» EXERCISE DETAILS:
Copy exactly the block of lines between the one containing "for foot in" and the one containing "if empty is", inclusive.

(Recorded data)
-=-=-=-=-
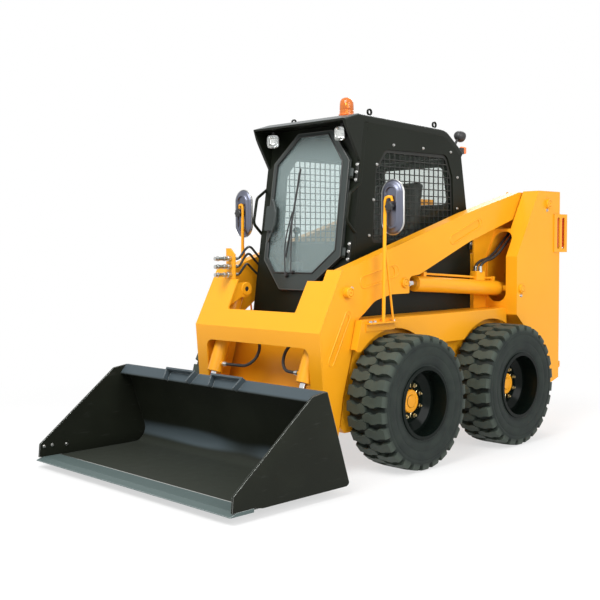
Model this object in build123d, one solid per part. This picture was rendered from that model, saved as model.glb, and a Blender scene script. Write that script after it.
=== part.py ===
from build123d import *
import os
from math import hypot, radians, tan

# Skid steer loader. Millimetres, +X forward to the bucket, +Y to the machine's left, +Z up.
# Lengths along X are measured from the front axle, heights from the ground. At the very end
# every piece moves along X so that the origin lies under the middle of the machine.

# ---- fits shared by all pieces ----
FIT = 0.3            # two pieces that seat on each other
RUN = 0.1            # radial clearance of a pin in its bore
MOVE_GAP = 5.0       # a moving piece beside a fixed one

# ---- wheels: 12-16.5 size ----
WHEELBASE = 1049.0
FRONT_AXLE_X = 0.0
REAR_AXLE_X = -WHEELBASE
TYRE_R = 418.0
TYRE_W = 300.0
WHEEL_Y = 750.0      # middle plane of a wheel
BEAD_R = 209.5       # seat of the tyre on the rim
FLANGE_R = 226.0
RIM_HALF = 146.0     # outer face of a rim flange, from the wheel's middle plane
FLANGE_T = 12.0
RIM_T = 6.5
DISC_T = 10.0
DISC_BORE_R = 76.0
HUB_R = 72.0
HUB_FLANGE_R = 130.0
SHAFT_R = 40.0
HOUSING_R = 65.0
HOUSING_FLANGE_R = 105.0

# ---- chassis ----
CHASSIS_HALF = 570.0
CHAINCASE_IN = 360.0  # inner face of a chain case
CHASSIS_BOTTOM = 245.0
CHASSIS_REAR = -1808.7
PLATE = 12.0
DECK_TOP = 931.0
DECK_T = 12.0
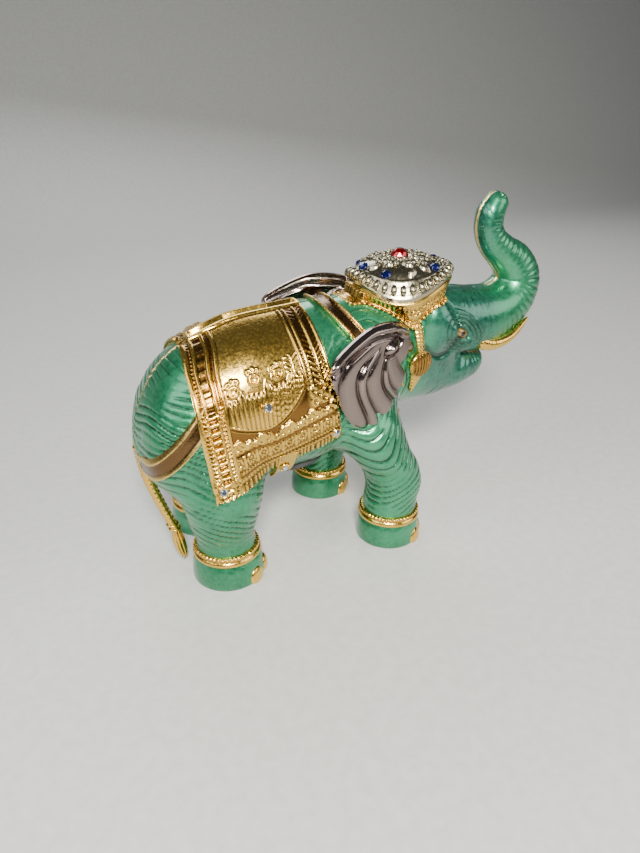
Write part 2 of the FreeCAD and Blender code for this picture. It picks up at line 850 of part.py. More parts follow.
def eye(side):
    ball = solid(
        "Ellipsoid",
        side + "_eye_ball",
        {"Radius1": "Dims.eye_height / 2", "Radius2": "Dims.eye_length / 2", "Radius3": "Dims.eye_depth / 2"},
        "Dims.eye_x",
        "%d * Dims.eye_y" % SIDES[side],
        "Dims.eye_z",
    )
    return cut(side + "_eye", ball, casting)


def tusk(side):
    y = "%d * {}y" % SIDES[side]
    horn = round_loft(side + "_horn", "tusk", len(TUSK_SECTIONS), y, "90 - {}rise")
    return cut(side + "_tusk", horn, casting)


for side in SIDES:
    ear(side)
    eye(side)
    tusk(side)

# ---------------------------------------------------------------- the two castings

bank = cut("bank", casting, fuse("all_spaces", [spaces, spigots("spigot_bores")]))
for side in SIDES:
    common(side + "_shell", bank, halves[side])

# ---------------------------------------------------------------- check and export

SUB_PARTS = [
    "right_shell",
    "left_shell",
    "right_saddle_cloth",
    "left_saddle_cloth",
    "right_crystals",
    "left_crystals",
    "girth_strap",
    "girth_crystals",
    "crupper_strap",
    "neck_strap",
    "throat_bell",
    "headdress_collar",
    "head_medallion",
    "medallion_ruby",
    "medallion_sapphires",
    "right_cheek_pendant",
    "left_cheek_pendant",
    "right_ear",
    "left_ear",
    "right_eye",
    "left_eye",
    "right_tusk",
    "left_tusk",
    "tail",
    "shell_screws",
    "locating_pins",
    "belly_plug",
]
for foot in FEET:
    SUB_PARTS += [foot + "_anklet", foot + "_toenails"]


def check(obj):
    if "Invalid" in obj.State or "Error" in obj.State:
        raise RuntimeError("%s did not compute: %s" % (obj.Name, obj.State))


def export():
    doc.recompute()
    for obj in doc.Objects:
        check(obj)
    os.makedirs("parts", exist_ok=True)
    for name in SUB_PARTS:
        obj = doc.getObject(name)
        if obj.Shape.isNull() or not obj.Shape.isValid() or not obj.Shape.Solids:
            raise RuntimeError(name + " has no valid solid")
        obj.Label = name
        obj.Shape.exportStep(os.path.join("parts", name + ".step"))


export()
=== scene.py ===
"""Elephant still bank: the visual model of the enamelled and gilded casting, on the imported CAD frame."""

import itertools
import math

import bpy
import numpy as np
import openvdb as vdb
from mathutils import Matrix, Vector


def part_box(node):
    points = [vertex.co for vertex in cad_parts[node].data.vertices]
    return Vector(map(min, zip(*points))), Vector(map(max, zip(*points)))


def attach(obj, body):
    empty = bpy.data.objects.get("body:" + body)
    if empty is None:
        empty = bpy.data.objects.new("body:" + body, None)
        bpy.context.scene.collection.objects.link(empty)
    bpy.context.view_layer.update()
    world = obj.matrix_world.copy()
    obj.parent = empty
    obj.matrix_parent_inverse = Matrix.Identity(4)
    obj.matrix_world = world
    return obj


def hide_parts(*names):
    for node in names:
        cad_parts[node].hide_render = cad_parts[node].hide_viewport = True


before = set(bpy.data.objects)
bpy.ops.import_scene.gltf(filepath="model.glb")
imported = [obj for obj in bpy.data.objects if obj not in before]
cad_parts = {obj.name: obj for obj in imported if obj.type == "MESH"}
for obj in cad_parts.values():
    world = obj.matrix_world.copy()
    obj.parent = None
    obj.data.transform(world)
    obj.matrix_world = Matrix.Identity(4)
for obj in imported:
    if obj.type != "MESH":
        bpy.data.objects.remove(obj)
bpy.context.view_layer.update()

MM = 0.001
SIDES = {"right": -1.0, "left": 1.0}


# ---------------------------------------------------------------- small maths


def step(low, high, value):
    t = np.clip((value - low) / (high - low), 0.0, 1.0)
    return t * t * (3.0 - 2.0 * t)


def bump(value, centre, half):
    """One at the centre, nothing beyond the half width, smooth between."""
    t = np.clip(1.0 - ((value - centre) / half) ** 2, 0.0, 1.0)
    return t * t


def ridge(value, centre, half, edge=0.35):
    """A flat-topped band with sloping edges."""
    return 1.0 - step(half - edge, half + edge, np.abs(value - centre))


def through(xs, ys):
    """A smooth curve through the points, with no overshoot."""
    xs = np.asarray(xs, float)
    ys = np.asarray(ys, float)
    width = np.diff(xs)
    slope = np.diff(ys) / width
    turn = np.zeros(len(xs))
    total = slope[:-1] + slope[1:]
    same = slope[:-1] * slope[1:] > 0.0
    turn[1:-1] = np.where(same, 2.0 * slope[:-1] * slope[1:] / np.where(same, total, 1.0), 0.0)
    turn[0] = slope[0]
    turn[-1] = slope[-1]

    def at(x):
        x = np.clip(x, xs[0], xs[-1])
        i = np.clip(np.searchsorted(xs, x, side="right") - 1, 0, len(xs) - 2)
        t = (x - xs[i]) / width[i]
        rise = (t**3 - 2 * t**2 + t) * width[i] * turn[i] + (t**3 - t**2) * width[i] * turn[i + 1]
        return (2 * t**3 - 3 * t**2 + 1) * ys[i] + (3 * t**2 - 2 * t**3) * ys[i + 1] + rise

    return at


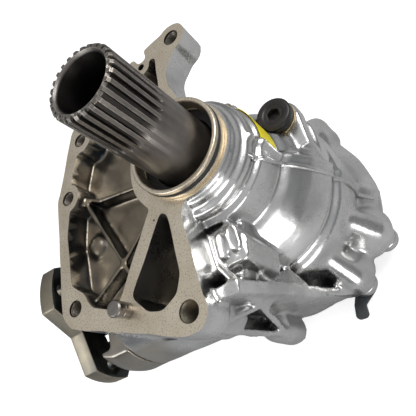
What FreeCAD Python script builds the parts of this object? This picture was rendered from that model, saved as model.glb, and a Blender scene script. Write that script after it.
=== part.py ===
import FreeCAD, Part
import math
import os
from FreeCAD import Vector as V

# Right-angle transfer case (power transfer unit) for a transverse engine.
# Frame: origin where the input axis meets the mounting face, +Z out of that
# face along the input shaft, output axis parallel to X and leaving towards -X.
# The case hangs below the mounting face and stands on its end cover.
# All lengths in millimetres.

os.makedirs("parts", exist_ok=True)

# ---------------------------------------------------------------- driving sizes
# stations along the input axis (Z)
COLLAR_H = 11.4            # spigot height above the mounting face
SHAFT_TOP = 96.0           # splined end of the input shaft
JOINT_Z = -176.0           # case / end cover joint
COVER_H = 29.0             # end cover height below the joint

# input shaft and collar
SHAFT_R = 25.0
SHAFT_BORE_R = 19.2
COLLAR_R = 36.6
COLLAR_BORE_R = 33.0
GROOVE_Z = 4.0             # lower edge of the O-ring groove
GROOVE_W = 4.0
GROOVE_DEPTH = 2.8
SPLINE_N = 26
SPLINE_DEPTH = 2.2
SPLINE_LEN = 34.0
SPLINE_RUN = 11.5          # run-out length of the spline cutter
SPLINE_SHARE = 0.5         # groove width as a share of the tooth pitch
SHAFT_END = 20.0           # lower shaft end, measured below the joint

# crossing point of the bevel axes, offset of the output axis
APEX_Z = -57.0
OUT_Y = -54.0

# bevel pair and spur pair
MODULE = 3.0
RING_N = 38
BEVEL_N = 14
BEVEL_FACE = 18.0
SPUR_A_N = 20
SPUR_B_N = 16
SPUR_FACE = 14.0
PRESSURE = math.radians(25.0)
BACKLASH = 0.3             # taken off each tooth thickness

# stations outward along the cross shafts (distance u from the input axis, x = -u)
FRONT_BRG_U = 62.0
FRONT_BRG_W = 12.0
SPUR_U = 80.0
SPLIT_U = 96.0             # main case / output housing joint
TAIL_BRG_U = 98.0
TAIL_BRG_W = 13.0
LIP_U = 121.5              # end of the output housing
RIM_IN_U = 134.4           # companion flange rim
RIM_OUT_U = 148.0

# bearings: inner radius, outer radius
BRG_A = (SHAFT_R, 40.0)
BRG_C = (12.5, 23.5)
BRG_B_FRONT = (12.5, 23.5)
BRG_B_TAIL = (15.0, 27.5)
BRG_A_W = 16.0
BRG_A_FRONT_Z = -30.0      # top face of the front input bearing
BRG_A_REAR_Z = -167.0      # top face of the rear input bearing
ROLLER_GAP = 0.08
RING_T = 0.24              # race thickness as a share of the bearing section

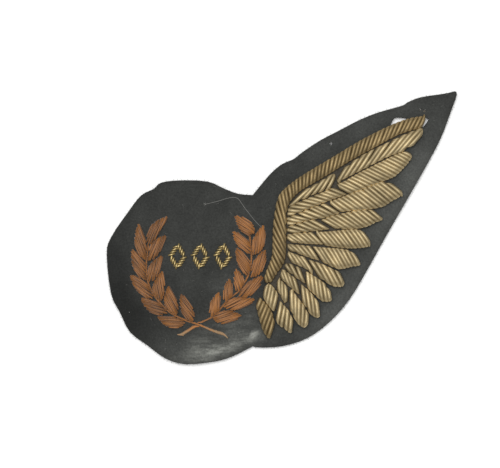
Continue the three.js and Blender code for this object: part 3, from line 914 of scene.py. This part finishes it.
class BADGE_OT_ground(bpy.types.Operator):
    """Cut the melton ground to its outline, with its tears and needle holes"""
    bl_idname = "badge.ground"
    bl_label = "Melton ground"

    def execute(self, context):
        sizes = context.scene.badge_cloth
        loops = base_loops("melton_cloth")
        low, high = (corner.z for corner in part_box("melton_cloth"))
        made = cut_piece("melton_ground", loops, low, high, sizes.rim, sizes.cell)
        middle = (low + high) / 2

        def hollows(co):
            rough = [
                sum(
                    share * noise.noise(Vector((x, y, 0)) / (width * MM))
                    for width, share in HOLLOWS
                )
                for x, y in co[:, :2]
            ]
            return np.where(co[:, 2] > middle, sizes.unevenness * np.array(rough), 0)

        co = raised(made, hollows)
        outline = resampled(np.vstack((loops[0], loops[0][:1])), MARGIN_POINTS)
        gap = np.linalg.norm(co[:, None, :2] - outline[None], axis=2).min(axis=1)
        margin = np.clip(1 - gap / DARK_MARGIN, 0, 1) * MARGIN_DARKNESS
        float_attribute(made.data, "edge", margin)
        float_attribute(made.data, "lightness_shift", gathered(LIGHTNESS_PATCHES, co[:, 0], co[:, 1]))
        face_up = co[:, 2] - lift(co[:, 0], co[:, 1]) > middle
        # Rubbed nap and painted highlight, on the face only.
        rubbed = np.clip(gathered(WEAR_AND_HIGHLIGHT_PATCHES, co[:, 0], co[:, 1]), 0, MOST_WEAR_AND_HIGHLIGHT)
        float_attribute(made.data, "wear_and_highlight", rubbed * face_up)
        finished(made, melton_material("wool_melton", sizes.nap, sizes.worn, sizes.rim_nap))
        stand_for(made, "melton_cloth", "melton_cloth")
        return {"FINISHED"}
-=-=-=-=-
» PROBLEM SOLUTION:
for foot in FEET:
    SUB_PARTS += [foot + "_anklet", foot + "_toenails"]


def check(obj):
    if "Invalid" in obj.State or "Error" in obj.State:
        raise RuntimeError("%s did not compute: %s" % (obj.Name, obj.State))


def export():
    doc.recompute()
    for obj in doc.Objects:
        check(obj)
    os.makedirs("parts", exist_ok=True)
    for name in SUB_PARTS:
        obj = doc.getObject(name)
        if obj.Shape.isNull() or not obj.Shape.isValid() or not obj.Shape.Solids:
            raise RuntimeError(name + " has no valid solid")
        obj.Label = name
        obj.Shape.exportStep(os.path.join("parts", name + ".step"))


export()
=== scene.py ===
"""Elephant still bank: the visual model of the enamelled and gilded casting, on the imported CAD frame."""

import itertools
import math

import bpy
import numpy as np
import openvdb as vdb
from mathutils import Matrix, Vector


def part_box(node):
    points = [vertex.co for vertex in cad_parts[node].data.vertices]
    return Vector(map(min, zip(*points))), Vector(map(max, zip(*points)))


def attach(obj, body):
    empty = bpy.data.objects.get("body:" + body)
    if empty is None:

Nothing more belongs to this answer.